§ Exercise description
Your task is to repeat, word for word, the line containing "bpy.context.scene.collection.objects.link(empty)" and all lines that follow it to the end of the material, and no other lines.

§ Recorded information
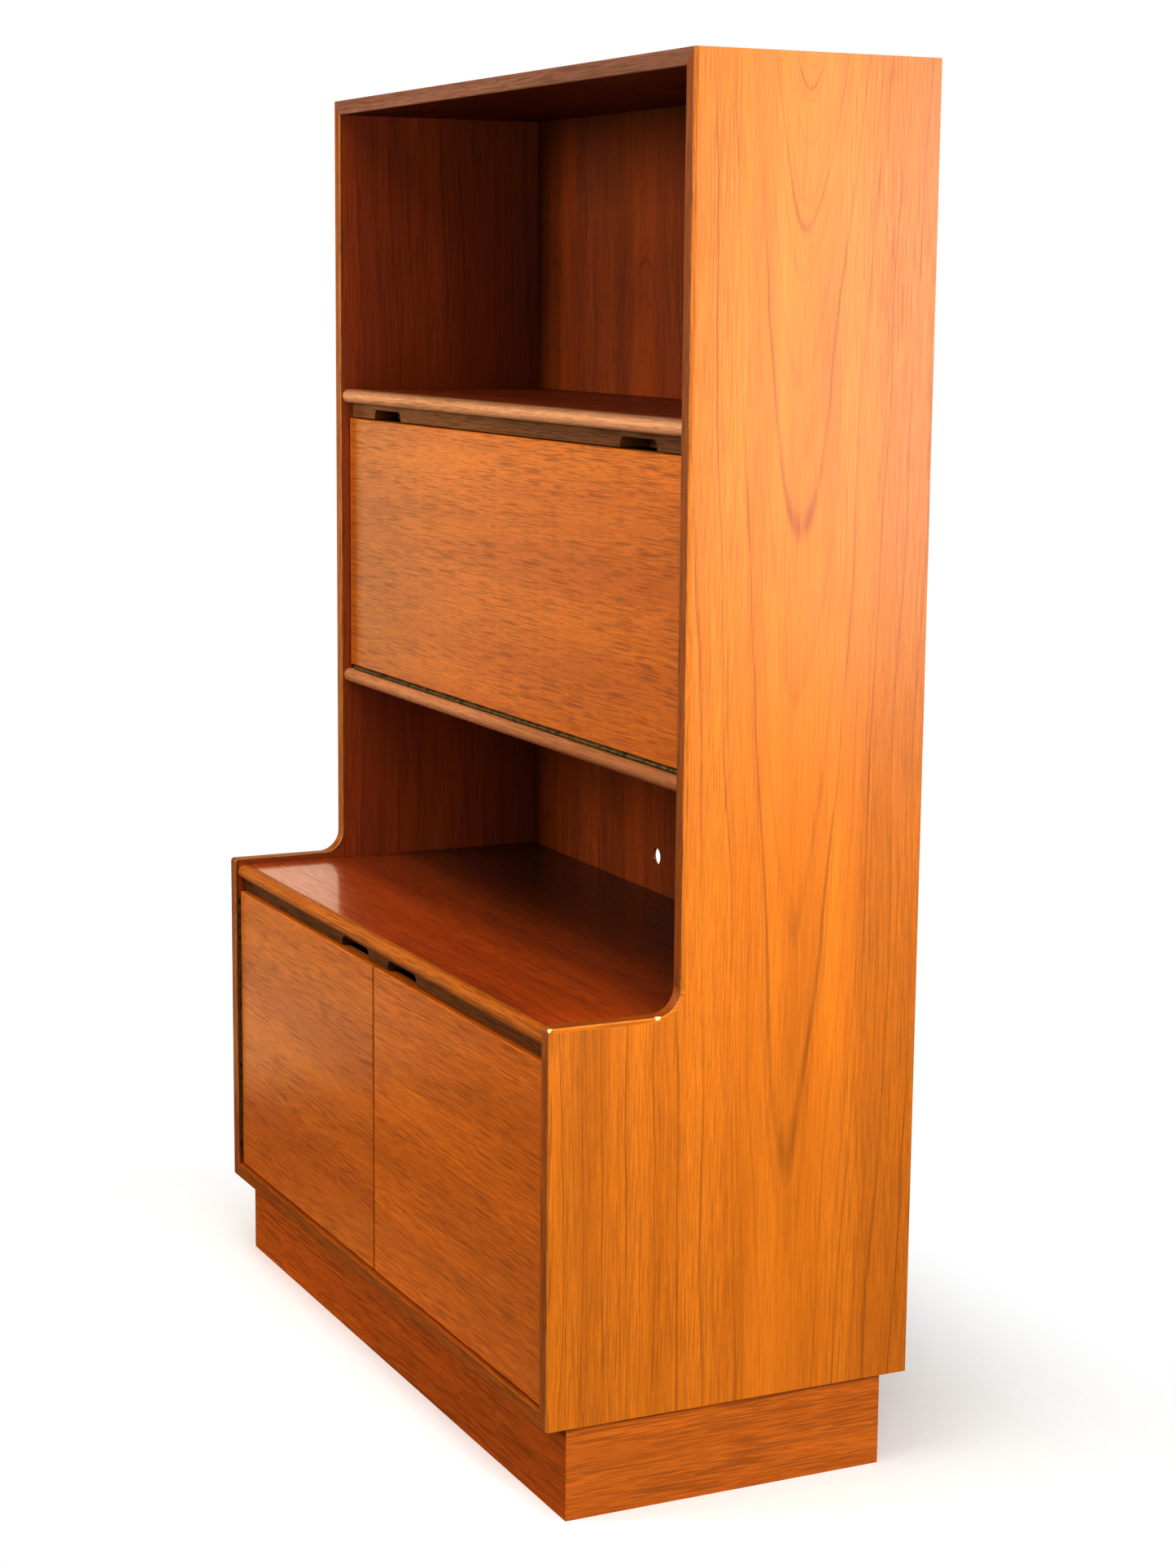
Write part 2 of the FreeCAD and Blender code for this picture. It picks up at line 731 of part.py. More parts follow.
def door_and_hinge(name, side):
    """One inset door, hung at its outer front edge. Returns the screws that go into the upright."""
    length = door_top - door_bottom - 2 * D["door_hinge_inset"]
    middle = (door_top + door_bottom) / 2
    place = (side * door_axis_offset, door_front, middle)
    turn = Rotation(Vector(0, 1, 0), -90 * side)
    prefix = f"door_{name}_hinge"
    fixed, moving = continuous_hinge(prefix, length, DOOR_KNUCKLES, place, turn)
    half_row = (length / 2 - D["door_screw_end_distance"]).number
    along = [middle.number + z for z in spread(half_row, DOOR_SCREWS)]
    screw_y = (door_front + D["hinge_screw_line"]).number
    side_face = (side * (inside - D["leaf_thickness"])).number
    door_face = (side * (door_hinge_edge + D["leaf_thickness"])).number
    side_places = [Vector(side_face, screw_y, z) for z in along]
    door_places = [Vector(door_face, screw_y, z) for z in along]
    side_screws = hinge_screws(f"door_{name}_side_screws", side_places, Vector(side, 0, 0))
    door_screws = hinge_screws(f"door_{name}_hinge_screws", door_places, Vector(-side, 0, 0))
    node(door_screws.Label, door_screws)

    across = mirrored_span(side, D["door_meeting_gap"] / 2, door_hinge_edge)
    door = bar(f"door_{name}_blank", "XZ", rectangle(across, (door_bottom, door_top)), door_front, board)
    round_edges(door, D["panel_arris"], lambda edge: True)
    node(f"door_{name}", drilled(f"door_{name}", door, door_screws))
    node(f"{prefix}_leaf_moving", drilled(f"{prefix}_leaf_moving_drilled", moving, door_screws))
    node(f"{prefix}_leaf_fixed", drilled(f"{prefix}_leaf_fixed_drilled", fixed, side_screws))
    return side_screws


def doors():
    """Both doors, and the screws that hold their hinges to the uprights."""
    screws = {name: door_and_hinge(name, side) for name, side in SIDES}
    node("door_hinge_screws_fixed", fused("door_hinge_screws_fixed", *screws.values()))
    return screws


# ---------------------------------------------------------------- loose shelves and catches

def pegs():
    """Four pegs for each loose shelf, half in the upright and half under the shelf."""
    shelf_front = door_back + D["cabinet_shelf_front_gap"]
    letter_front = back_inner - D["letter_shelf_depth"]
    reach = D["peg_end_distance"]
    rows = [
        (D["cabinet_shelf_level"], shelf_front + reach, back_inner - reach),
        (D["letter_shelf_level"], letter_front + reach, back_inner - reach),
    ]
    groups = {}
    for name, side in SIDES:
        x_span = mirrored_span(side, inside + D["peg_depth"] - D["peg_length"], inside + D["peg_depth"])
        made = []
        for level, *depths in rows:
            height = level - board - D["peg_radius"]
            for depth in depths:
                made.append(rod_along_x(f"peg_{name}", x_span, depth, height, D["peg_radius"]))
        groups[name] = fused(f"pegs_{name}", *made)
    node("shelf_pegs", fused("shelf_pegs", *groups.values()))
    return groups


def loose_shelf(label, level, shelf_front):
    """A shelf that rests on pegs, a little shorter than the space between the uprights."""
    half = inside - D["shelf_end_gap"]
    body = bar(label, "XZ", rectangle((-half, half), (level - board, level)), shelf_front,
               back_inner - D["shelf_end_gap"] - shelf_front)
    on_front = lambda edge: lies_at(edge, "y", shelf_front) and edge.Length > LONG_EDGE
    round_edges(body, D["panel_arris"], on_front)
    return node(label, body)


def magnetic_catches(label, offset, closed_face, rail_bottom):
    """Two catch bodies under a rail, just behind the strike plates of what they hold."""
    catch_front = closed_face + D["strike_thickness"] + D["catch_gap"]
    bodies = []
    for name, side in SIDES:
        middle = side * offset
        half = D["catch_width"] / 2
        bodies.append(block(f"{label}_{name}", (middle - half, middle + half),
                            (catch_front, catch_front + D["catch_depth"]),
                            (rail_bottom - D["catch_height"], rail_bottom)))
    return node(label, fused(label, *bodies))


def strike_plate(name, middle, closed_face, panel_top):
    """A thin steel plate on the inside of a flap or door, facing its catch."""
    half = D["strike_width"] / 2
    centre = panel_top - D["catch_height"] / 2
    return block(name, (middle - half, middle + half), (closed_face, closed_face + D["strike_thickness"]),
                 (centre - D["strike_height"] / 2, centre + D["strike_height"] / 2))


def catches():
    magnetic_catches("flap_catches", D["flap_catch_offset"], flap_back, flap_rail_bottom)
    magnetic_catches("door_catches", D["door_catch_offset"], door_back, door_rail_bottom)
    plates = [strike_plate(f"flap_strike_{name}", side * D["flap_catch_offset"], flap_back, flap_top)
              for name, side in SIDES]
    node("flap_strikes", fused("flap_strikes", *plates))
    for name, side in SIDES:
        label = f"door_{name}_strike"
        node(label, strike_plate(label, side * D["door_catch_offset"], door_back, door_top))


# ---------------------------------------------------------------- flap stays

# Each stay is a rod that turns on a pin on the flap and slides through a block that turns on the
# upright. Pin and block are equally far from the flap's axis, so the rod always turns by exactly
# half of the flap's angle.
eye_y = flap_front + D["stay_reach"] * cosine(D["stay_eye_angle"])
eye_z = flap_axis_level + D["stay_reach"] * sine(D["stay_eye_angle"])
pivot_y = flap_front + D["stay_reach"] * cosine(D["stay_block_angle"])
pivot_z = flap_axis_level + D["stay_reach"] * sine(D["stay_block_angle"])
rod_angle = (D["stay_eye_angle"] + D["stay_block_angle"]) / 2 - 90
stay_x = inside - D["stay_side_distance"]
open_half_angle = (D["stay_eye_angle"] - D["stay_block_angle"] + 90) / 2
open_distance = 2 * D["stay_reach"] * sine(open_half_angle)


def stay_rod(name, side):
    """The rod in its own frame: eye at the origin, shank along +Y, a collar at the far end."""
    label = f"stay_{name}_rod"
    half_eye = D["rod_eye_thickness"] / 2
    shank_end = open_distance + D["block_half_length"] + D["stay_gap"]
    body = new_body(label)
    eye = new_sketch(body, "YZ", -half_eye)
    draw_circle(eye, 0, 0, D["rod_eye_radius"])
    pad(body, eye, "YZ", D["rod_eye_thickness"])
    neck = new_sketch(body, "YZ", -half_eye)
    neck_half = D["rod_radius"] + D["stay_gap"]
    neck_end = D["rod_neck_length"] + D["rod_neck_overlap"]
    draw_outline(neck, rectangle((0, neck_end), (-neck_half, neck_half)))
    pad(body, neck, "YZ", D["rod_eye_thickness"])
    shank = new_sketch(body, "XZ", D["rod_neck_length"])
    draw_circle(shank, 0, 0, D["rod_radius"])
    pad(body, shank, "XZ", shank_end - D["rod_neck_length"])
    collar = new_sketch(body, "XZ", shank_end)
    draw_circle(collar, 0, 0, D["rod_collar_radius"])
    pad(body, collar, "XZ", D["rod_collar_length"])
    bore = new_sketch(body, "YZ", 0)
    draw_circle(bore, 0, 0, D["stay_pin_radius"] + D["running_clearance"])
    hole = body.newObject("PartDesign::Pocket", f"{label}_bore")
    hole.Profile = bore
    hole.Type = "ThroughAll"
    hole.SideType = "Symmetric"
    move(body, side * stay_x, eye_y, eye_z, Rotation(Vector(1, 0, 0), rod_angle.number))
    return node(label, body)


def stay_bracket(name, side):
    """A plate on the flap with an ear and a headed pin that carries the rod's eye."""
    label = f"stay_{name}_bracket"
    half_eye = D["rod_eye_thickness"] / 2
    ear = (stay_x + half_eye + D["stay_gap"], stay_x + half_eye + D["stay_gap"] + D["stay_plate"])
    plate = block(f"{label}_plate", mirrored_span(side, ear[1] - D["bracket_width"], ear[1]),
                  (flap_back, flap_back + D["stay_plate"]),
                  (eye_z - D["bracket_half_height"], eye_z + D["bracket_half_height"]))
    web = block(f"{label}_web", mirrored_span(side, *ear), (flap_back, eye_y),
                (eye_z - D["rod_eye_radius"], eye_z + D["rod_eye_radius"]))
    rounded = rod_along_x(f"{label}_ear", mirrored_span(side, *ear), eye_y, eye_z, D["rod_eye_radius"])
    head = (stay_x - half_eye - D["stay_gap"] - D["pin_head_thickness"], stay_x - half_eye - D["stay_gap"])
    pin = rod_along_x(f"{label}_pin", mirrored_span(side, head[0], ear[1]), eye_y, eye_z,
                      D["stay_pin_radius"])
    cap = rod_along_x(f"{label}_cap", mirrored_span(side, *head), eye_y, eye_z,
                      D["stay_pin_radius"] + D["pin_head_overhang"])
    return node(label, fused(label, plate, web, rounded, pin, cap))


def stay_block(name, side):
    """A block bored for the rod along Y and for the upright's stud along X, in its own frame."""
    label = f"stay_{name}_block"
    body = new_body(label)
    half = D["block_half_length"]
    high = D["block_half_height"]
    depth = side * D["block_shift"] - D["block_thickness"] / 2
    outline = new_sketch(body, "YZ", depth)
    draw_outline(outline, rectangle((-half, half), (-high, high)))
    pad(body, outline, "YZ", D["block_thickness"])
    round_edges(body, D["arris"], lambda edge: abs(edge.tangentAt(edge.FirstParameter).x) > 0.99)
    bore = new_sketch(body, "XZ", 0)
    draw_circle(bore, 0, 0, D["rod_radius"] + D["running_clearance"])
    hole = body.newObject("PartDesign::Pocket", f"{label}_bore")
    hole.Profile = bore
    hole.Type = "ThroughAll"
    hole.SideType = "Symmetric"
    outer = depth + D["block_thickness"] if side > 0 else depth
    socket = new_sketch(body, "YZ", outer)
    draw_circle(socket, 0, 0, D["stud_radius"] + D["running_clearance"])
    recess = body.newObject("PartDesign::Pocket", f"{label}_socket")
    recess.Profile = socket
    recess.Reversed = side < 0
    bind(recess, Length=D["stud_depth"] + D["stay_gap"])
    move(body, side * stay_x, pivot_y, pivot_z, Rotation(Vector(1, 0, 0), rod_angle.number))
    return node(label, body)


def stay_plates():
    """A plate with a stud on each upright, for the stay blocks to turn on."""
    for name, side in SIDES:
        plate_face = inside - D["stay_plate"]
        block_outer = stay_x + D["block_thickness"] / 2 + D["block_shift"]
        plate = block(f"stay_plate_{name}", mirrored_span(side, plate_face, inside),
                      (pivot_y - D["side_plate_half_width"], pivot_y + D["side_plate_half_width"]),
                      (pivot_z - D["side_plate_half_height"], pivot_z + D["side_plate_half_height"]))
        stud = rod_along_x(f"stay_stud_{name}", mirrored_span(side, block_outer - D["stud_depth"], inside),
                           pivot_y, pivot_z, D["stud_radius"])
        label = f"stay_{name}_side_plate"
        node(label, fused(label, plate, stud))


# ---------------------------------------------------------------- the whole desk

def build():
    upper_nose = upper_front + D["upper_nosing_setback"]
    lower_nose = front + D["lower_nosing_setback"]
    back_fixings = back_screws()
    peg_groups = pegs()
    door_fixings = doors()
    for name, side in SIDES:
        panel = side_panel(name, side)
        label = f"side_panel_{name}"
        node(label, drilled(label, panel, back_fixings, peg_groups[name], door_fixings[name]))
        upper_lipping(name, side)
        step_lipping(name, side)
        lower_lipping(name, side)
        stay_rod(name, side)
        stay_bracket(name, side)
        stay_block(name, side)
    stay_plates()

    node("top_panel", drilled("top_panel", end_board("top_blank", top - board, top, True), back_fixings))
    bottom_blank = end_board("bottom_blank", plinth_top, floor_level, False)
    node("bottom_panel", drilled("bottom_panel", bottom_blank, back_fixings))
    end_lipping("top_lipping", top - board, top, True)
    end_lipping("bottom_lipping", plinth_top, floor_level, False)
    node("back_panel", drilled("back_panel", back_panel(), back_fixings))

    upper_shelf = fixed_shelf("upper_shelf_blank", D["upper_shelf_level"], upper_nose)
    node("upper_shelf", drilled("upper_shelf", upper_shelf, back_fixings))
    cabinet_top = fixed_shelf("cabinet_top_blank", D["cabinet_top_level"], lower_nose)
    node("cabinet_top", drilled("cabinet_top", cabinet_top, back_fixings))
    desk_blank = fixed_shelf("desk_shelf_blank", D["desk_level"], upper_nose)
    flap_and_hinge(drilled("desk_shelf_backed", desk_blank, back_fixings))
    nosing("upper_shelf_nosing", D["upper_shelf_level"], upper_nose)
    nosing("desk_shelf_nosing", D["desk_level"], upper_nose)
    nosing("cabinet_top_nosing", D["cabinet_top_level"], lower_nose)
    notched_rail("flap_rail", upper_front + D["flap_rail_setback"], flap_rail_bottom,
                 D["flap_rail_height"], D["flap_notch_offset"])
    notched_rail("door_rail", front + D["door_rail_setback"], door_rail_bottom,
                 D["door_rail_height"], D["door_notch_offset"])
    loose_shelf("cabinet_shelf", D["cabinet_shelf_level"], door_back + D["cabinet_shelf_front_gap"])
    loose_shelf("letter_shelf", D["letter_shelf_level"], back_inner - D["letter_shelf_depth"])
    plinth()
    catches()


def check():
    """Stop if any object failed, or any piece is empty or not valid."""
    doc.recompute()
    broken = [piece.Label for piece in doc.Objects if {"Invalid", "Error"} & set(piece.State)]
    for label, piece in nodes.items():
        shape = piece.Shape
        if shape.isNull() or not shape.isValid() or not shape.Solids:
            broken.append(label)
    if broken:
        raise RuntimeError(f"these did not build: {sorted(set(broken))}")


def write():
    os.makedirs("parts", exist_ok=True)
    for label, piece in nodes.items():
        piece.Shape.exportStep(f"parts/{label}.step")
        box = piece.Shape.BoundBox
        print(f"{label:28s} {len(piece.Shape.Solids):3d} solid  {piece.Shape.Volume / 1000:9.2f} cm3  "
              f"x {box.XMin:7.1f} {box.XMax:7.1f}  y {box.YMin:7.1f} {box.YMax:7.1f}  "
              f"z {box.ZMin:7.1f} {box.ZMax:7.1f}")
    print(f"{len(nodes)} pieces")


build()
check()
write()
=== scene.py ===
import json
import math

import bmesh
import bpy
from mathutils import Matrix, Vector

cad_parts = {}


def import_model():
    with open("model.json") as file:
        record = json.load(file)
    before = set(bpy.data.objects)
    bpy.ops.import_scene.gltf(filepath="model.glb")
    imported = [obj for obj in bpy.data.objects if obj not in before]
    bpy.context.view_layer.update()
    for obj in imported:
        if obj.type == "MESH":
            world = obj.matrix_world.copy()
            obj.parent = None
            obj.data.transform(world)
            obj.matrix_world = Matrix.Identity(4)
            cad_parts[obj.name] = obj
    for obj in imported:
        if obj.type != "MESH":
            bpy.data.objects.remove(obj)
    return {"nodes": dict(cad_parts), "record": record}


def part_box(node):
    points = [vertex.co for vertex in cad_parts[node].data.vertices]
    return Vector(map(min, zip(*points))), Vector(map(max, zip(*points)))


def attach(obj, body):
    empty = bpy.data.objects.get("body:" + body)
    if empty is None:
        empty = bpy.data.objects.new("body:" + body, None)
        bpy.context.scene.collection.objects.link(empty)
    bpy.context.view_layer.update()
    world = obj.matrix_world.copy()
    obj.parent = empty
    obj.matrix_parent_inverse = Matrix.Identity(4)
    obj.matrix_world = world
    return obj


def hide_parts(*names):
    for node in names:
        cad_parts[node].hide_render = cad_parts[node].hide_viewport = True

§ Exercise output
        bpy.context.scene.collection.objects.link(empty)
    bpy.context.view_layer.update()
    world = obj.matrix_world.copy()
    obj.parent = empty
    obj.matrix_parent_inverse = Matrix.Identity(4)
    obj.matrix_world = world
    return obj


def hide_parts(*names):
    for node in names:
        cad_parts[node].hide_render = cad_parts[node].hide_viewport = True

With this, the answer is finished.